- The EntityRuler is an exciting new component that lets you add named entities based on pattern dictionaries, and makes it easy to combine rule-based and statistical named entity recognition for even more powerful models.
#### Entity Patterns
- Entity patterns are dictionaries with two keys: "label", specifying the label to assign to the entity if the pattern is matched, and "patter", the match pattern. The entity ruler accepts two types of patterns:
- Phrase Pattern `{"label":"ORG", "pattern":"Apple"}`
- Token Pattern `{"label":"GPE", "pattern":[{"LOWER":"san"},{{"LOWER":"francisco"}]}`
#### Using the Entity Ruler
- The EntityRuler is a pipeline component that's typically added via nlp_add.pipe.
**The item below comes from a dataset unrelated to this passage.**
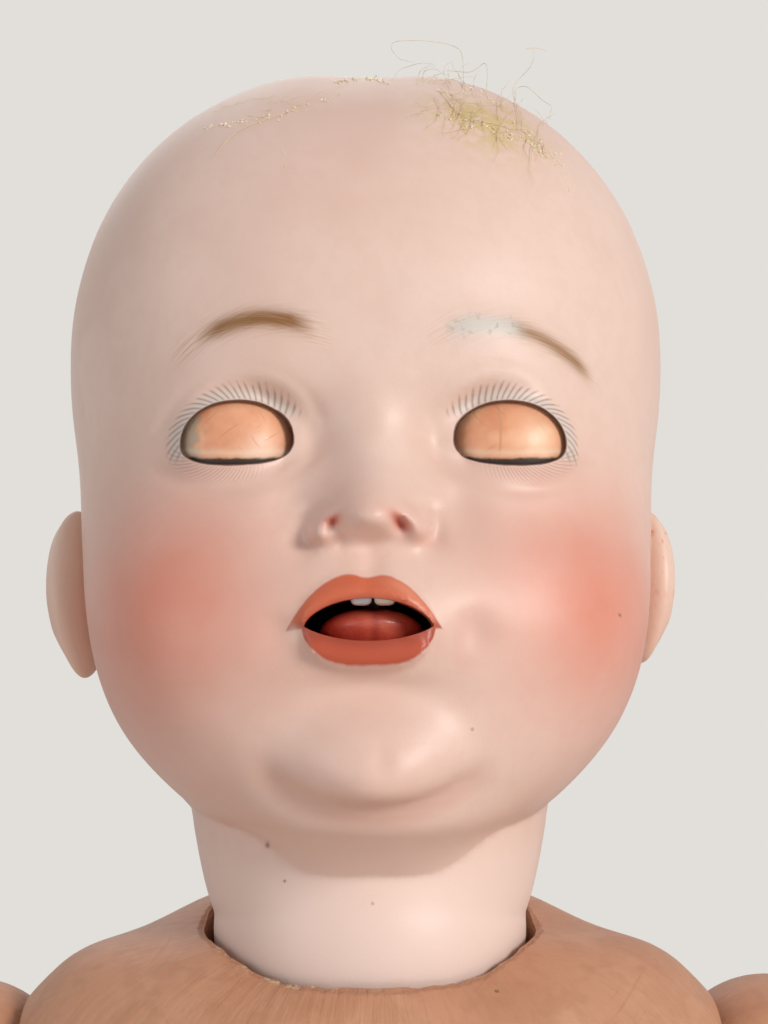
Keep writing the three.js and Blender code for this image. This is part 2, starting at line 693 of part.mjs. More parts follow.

When the nlp object is called on a text, it will find matches in the doc and add them as entities to the doc.ents, using the specified pattern label as the entity label
- https://spacy.io/api/annotation#named-entities


In [1]:
import spacy
from spacy.matcher import Matcher
from spacy.tokens import Span
from spacy import displacy

In [2]:
from spacy.pipeline import EntityRuler

In [3]:
nlp = spacy.load("en_core_web_sm")

In [4]:
ruler = nlp.add_pipe("entity_ruler", name="entity_ruler", before="ner")

In [5]:
patterns = [{"label":"ORG", "pattern":"Apple"},
          {"label":"GPE", "pattern":[{"LOWER":"san"}, {"LOWER":"francisco"}]}]
patterns

[{'label': 'ORG', 'pattern': 'Apple'},
 {'label': 'GPE', 'pattern': [{'LOWER': 'san'}, {'LOWER': 'francisco'}]}]

In [6]:
ruler.add_patterns(patterns)

In [7]:
doc = nlp("Apple is opening a new store in San Francisco")

In [8]:
print([(ent.text, ent.label_) for ent in doc.ents])

[('Apple', 'ORG'), ('San Francisco', 'GPE')]